One of those integrators is Robert Manyala, Director at Robisearch Limited, a Kenyan technology company that builds payment and automation systems for businesses and public institutions. Robisearch has been integrating with M-PESA for close to a decade, long enough to remember when the process required far more patience than it does today.
“In the early days, integration was not straightforward,” Robert says with a laugh. “You needed certificates tied to specific browsers. Going live had many steps. If you made a small mistake, like entering the wrong URL, you had to stop and call
someone to help you fix it.”
At the time, Robisearch was already serving more than 100 clients who depended on it to get systems up and running. Every delay in the integration meant the business had to wait longer to start collecting payments. That experience, he says, has changed completely.
“Today, the interface is smoother. We can manage things ourselves. If I make a mistake, I do not have to wait for support to correct it. What used to take days, sometimes even a week, now takes hours.”
For developers, that difference directly affects how quickly they can deliver for clients and how fast those clients can begin operating.
“Speed is profit. When integration takes too long, customers look for alternatives.
When we can go live quickly, our customers start earning faster and so do we.”
A big part of that shift has come from the self-service tools now available on Daraja 3.0. “As programmers, we do not work 9 to 5. Sometimes you get your best work done at midnight. With the self-service tools, I do not have to wait for someone else to be online. I can continue integrating whenever I want. That freedom changes how we work.”
That freedom has also made it easier for Robisearch to expand beyond Kenya.
The company now operates in Uganda and South Africa, with ambitions to grow further across the continent.
“If the API works well for us in Kenya, and Safaricom has presence in other markets, we can move there much faster than someone starting from scratch. That’s a big opportunity for Kenyan tech companies.”
Their work is not limited to private businesses. Robisearch recently launched a product called DG Visitor, a digital visitor management system designed for government buildings. Instead of signing into a physical book where personal details are visible to anyone, visitors register digitally, improving both efficiency and data privacy.
“We are exploring how to integrate this further with Safaricom. It is about making public buildings more secure and records more reliable.”

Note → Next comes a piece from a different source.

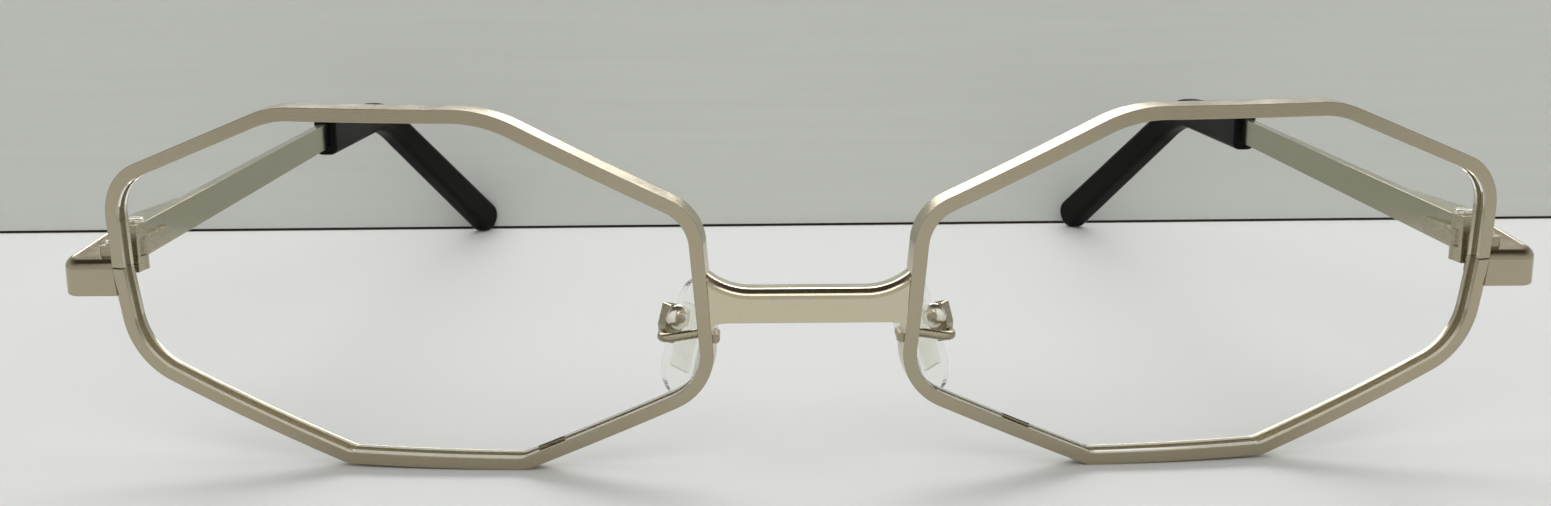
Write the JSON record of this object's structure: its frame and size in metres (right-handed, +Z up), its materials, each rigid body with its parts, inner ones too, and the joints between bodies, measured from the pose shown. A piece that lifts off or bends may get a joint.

For Robert, Daraja is no longer just a way to connect payments. It is a platform that allows Robisearch to offer more solutions to clients.
“Safaricom has given developers a buffet of APIs. Now it is up to us to build solutions. If there is an API that allows us to check certain records, automate compliance, or improve how businesses keep data, we can plug that into our systems and create more value.”
Security, he notes, has also improved significantly over the years.
“Today, people run multi-billion-shilling businesses from wherever they are because they trust that their money is safe. That confidence has grown over time.”
Looking back, Robert sees the evolution of Daraja as closely tied to Robisearch’s own growth. As integration became easier, the company was able to serve more clients, faster, and expand its footprint.
“Cheap is not always affordable, and expensive is not always costly. What matters is value. The improvements we have seen have real value for us and for the businesses we support.”
His experience reflects something bigger happening in Kenya’s digital space.
“We might think that developers are just building apps but in reality, they are building the invisible systems that power commerce, logistics, public services, healthcare platforms and enterprise operations.
Most users will never hear the word “API”. They will simply experience faster services, smoother payments and more reliable systems.”
For companies like Robisearch, that is the whole point.
“The collaboration Safaricom has had with developers is what has helped the ecosystem grow. If that collaboration continues, we can build even bigger solutions together.”
For Robert, Daraja 3.0 is less about new features and more about how quickly an idea can move from a developer’s laptop to a live service used by thousands of people.
The APIs may be invisible but the impact they enable is not.